WHAT THE TASK ASKS >> Report how many lines of the entries below contain the word "bends", and nothing more.

--- begin SUPPLIED DATA ---

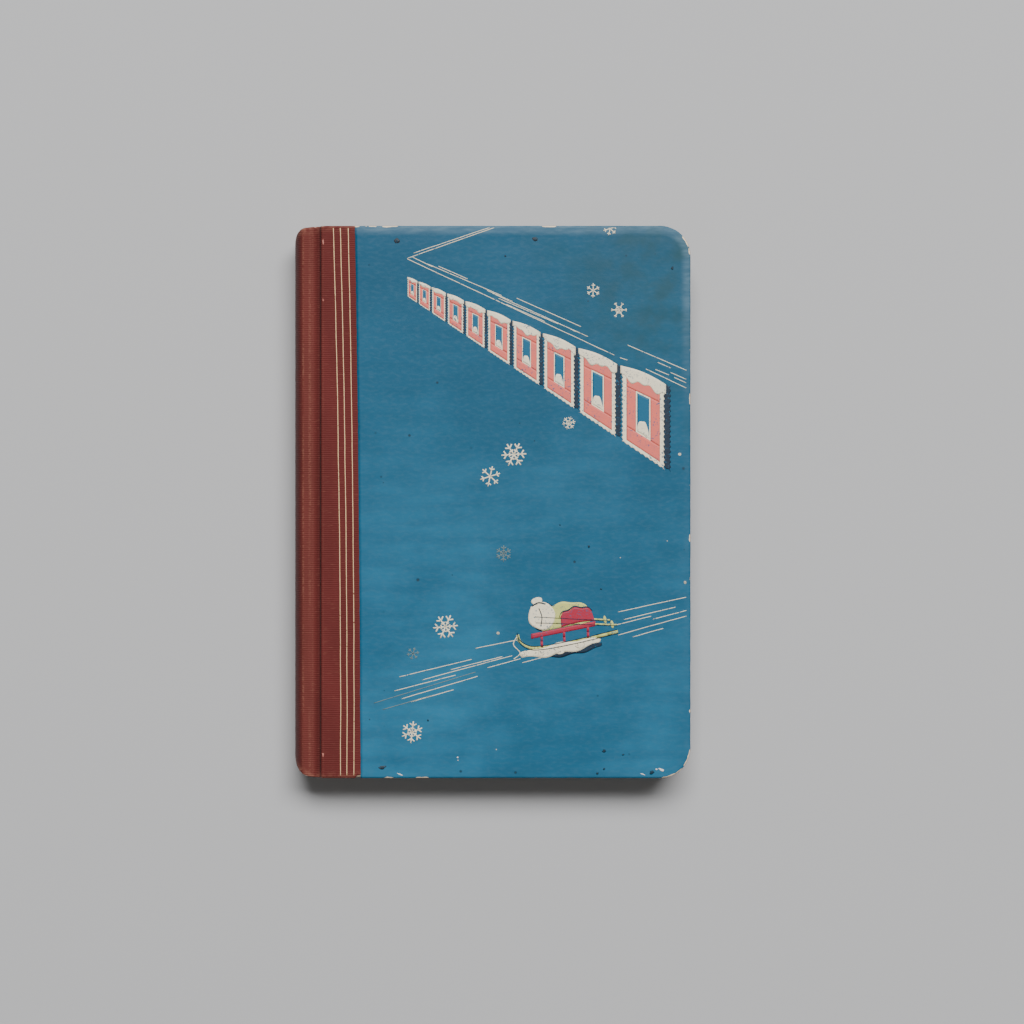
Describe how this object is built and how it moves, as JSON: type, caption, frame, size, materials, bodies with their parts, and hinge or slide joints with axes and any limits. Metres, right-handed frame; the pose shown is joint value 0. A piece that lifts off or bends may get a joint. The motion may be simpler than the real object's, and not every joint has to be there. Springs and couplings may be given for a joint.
{
  "type": "stamp album",
  "caption": "Quarter-bound stamp album with a cloth spine, illustrated paper covers and card leaves with glassine stamp pockets; the covers and leaves open like a book.",
  "frame": {"origin": "centre of the closed album's footprint, on the surface that the back cover lies on", "axes": "+X from the spine to the fore-edge, +Y from tail to head, +Z out of the front cover"},
  "size_m": [0.13, 0.182, 0.0156],
  "materials": {
    "greyboard": "matt bookbinder's board",
    "cover_paper": "worn blue printed paper, slightly glossy",
    "spine_cloth": "maroon ribbed book cloth",
    "endpaper": "matt aged endpaper",
    "leaf_card": "smooth aged ivory card",
    "linen": "fine white linen tape",
    "glassine": "translucent glassine, slight gloss",
    "lining_paper": "brown kraft paper",
    "mull": "open-weave gauze stiffened with glue"
  },
  "bodies": {
    "back_cover": {"back_board": "greyboard", "back_cover_paper": "cover_paper", "back_cloth_side": "spine_cloth", "back_pastedown": "endpaper", "back_flyleaf": "endpaper"},
    "spine": {"spine_cloth": "spine_cloth", "spine_strip": "greyboard", "spine_lining": "lining_paper", "binding_stubs": "leaf_card", "mull_lining": "mull"},
    "front_cover": {"front_board": "greyboard", "front_cover_paper": "cover_paper", "front_cloth_side": "spine_cloth", "front_pastedown": "endpaper"},
    "leaf_1": {"leaf_1_card": "leaf_card", "leaf_1_guard": "linen", "leaf_1_upper_pockets": "glassine", "leaf_1_under_pockets": "glassine", "leaf_1_interleaf": "glassine", "front_flyleaf": "endpaper"},
    "leaf_2": {"leaf_2_card": "leaf_card", "leaf_2_guard": "linen", "leaf_2_upper_pockets": "glassine", "leaf_2_under_pockets": "glassine", "leaf_2_interleaf": "glassine"},
    "leaf_3": {"leaf_3_card": "leaf_card", "leaf_3_guard": "linen", "leaf_3_upper_pockets": "glassine", "leaf_3_under_pockets": "glassine", "leaf_3_interleaf": "glassine"},
    "leaf_4": {"leaf_4_card": "leaf_card", "leaf_4_guard": "linen", "leaf_4_upper_pockets": "glassine", "leaf_4_under_pockets": "glassine", "leaf_4_interleaf": "glassine"},
    "leaf_5": {"leaf_5_card": "leaf_card", "leaf_5_guard": "linen", "leaf_5_upper_pockets": "glassine", "leaf_5_under_pockets": "glassine", "leaf_5_interleaf": "glassine"},
    "leaf_6": {"leaf_6_card": "leaf_card", "leaf_6_guard": "linen", "leaf_6_upper_pockets": "glassine", "leaf_6_under_pockets": "glassine", "leaf_6_interleaf": "glassine"},
    "leaf_7": {"leaf_7_card": "leaf_card", "leaf_7_guard": "linen", "leaf_7_upper_pockets": "glassine", "leaf_7_under_pockets": "glassine", "leaf_7_interleaf": "glassine"},
    "leaf_8": {"leaf_8_card": "leaf_card", "leaf_8_guard": "linen", "leaf_8_upper_pockets": "glassine", "leaf_8_under_pockets": "glassine", "leaf_8_interleaf": "glassine"}
  },
  "joints": [
    {"name": "spine_turn", "type": "hinge", "parent": "back_cover", "child": "spine", "pos_m": [-0.0574, 0, 0.0022], "axis": [0, -1, 0], "range_deg": [0, 90]},
    {"name": "cover_open", "type": "hinge", "parent": "spine", "child": "front_cover", "pos_m": [-0.0574, 0, 0.0134], "axis": [0, -1, 0], "range_deg": [0, 90]},
    {"name": "leaf_8_turn", "type": "hinge", "parent": "back_cover", "child": "leaf_8", "pos_m": [-0.0575, 0, 0.00295], "axis": [0, -1, 0], "range_deg": [0, 20]},
    {"name": "leaf_7_turn", "type": "hinge", "parent": "leaf_8", "child": "leaf_7", "pos_m": [-0.0575, 0, 0.00415], "axis": [0, -1, 0], "range_deg": [0, 20]},
    {"name": "leaf_6_turn", "type": "hinge", "parent": "leaf_7", "child": "leaf_6", "pos_m": [-0.0575, 0, 0.00535], "axis": [0, -1, 0], "range_deg": [0, 20]},
    {"name": "leaf_5_turn", "type": "hinge", "parent": "leaf_6", "child": "leaf_5", "pos_m": [-0.0575, 0, 0.00655], "axis": [0, -1, 0], "range_deg": [0, 20]},
    {"name": "leaf_4_turn", "type": "hinge", "parent": "leaf_5", "child": "leaf_4", "pos_m": [-0.0575, 0, 0.00775], "axis": [0, -1, 0], "range_deg": [0, 20]},
    {"name": "leaf_3_turn", "type": "hinge", "parent": "leaf_4", "child": "leaf_3", "pos_m": [-0.0575, 0, 0.00895], "axis": [0, -1, 0], "range_deg": [0, 20]},
    {"name": "leaf_2_turn", "type": "hinge", "parent": "leaf_3", "child": "leaf_2", "pos_m": [-0.0575, 0, 0.01015], "axis": [0, -1, 0], "range_deg": [0, 20]},
    {"name": "leaf_1_turn", "type": "hinge", "parent": "leaf_2", "child": "leaf_1", "pos_m": [-0.0575, 0, 0.01135], "axis": [0, -1, 0], "range_deg": [0, 20]}
  ],
  "couplings": [
    {"joint": "spine_turn", "follows": "cover_open", "ratio": 1},
    {"joint": "leaf_8_turn", "follows": "cover_open", "ratio": 0.22222},
    {"joint": "leaf_7_turn", "follows": "cover_open", "ratio": 0.22222},
    {"joint": "leaf_6_turn", "follows": "cover_open", "ratio": 0.22222},
    {"joint": "leaf_5_turn", "follows": "cover_open", "ratio": 0.22222},
    {"joint": "leaf_4_turn", "follows": "cover_open", "ratio": 0.22222},
    {"joint": "leaf_3_turn", "follows": "cover_open", "ratio": 0.22222},
    {"joint": "leaf_2_turn", "follows": "cover_open", "ratio": 0.22222},
    {"joint": "leaf_1_turn", "follows": "cover_open", "ratio": 0.22222}
  ]
}
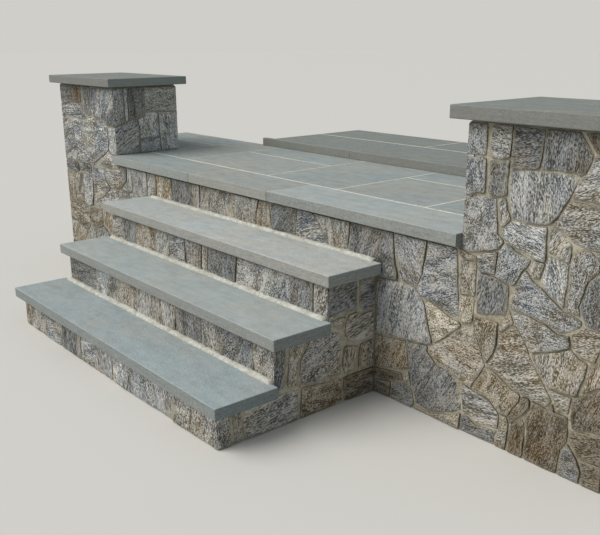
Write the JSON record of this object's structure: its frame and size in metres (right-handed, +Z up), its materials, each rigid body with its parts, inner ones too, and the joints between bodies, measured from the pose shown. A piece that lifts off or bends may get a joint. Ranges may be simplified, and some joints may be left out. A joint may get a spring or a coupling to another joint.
{
  "type": "outdoor stone steps",
  "caption": "Straight flight of stone treads up to a paved porch landing between two capped stone piers, with a low upper step at the door recess.",
  "frame": {"origin": "middle of the footprint, at ground level under the landing", "axes": "+X to the right along the treads, +Y up the flight towards the door, +Z up"},
  "size_m": [4.432, 2.711, 1.284],
  "materials": {
    "bluestone": "sawn, lightly textured",
    "stonework": "split natural stone, recessed joints",
    "mortar": "struck mortar",
    "fill": "hidden fill"
  },
  "bodies": {
    "root": {"door_wall": "stonework", "flight_core": "fill", "front_wall": "stonework", "landing_bed": "mortar", "landing_core": "fill", "landing_edge_left": "bluestone", "landing_edge_middle": "bluestone", "landing_edge_right": "bluestone", "landing_flags": "bluestone", "landing_side_edge_left": "bluestone", "landing_side_edge_right": "bluestone", "left_back_wall": "stonework", "left_pier": "stonework", "left_pier_cap": "bluestone", "left_recess_wall": "stonework", "left_return_1": "stonework", "left_return_2": "stonework", "left_return_3": "stonework", "left_side_wall": "stonework", "right_back_wall": "stonework", "right_pier": "stonework", "right_pier_cap": "bluestone", "right_recess_wall": "stonework", "right_return_1": "stonework", "right_return_2": "stonework", "right_return_3": "stonework", "right_side_wall": "stonework", "riser_1": "stonework", "riser_2": "stonework", "riser_3": "stonework", "tread_1": "bluestone", "tread_2": "bluestone", "tread_3": "bluestone", "tread_mortar": "mortar", "upper_bed": "mortar", "upper_core": "fill", "upper_edge_left": "bluestone", "upper_edge_right": "bluestone", "upper_flags": "bluestone"}
  },
  "joints": []
}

--- end SUPPLIED DATA ---

TASK SOLUTION >> 2